卵子凍結パッケージプラン:\380,000(税込 \418,000)
プランに含まれる内容
・排卵誘発剤
・局部麻酔
・採卵費用
・凍結費用
・初年度保管費用
追加費用
・初診料・スクリーニング代:\20,000(税込 \22,000)
・全身麻酔を行う場合:\50,000(税込 \55,000)
2回目以降の採卵費用
・卵子5個以下:\250,000(税込 \275,000)
・卵子6個以上:\300,000(税込 \330,000)
当院での保管プラン(2年目以降)
・1〜3個:\33,000(税込)/年
・4〜6個:\66,000(税込)/年
・7〜9個:\99,000(税込)/年
以降、3個ごとに\11,000(税込)/年
※凍結した卵子の保管費用は2年目以降に発生します。1年目の保管費用はパッケージプランに含まれています。
Grace Bankでの保管プラン
グレイス杉山クリニックは凍結卵子の保管専門サービス「Grace Bank」と提携しています。「Grace Bank」は、提携先である株式会社ステムセル研究所の23年無事故の保管施設にて、最新のモニタリング機器と厳重なセキュリティ設備で大切な卵子をお預かりします。料金は卵子15個までの保管が1ヶ月あたり3,208円〜。「年払い」と「月払い」の2つのプランからお選びいただけます。
https://gracebank.jp/price/
Q.1 男性が知っておくべきポイントは?
A.1 卵子は精子と違って、新しく作られることがありません。女性は生まれ持った卵子を持ち、年齢とともにその数がどんどん減り、質も低下します。そのため、出産に関しては女性の年齢を考慮する必要があります。卵子凍結は、将来の妊娠・出産を考えたいけれども今すぐには難しいという女性が、将来的に子どもを持つ可能性を高める技術です。40歳以上になると、たとえ不妊治療をしても妊娠が難しい場合が多く、男性もその現実を理解することが重要です。男性も年齢が上がると精子の質が低下するため、ライフプランを考える際には自分の年齢も考慮に入れる必要があります。

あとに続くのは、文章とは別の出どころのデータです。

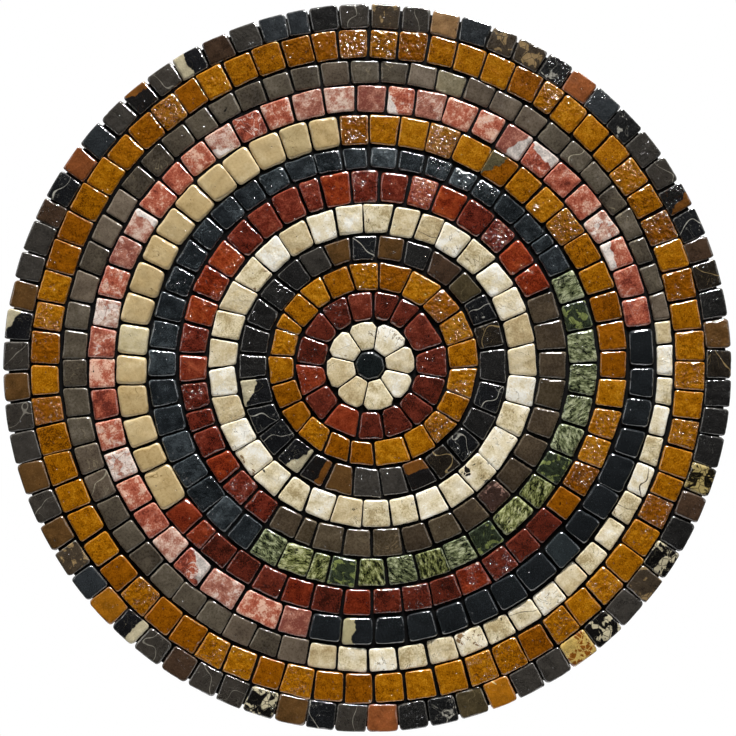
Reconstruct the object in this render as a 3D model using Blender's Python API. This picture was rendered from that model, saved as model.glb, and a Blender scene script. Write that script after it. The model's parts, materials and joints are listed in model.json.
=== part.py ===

Q.2 パートナーから「卵子凍結しようかな?」と言われたら…
A.2 パートナーから卵子凍結の話が出たら、しっかり耳を傾けましょう。女性がその考えを持った背景を理解し、たとえ答えにくい内容でも率直に向き合うことが大切です。妊娠・出産は女性にしかできないことであり、WHOが提唱する「セクシュアル・リプロダクティブ・ヘルス&ライツ(SRHR)」に基づき、男性は女性をサポートする役割があります。卵子凍結を考えている理由をしっかり聞き、自分の立場や考えを共有しましょう。もしかしたら、彼女は具体的なサポートを求めているわけではなく、将来についての話し合いを望んでいるだけかもしれません。コミュニケーションは結婚前でも後でも重要。結婚はゴールではなく、お互いのライフプランや家族計画について20代から話し合っても良いのです。プレッシャーに感じる必要はないので、彼女の考えや背景を理解し、自分の考えと照らし合わせて話し合うことが、良い関係を築くための第一歩です。
Q.3 ありがちな勘違いは?
A.3 将来的に子どもを望んでいて、パートナーが明確な場合は、卵子凍結ではなく「受精卵凍結」が適切です。受精卵は女性の卵子と男性の精子を合わせたものであり、これを凍結することが可能です。受精卵の方が妊娠率が高く、確実性があります。また、手順に関しても、女性はほぼ卵子凍結と同じ負担を負います。
岡田院長のいる「グレイス杉山クリニックSHIBUYA」明るく開放的なカフェのような空間が広がり、吹き抜けから日の光が差し込むクリニック。若い世代の女性の健康管理や必要な知識を提供し、女性やカップルが気軽に立ち寄れる場所を目指している。
住所:東京都渋谷区渋谷1-23-16 cocoti SHIBUYA 5F
電話:03-6427-5670
診療時間:月・水 8:30-12:30/15:00-19:00
火・木・土 8:30-12:30/14:00-16:00
金 8:30-12:30/14:00-17:00
※祝日のみ9:30-12:30
休診日:日曜
URL:https://grace-sugiyama.jp/
いかがでしたか? 卵子も精子と同じく、新たに生成されると思っていた人もいたのではないでしょうか? 卵子は生まれたときから増えることはなく、むしろ月経によって減少していくことを覚えておきましょう。次回は、「精子凍結」について紹介したいと思います。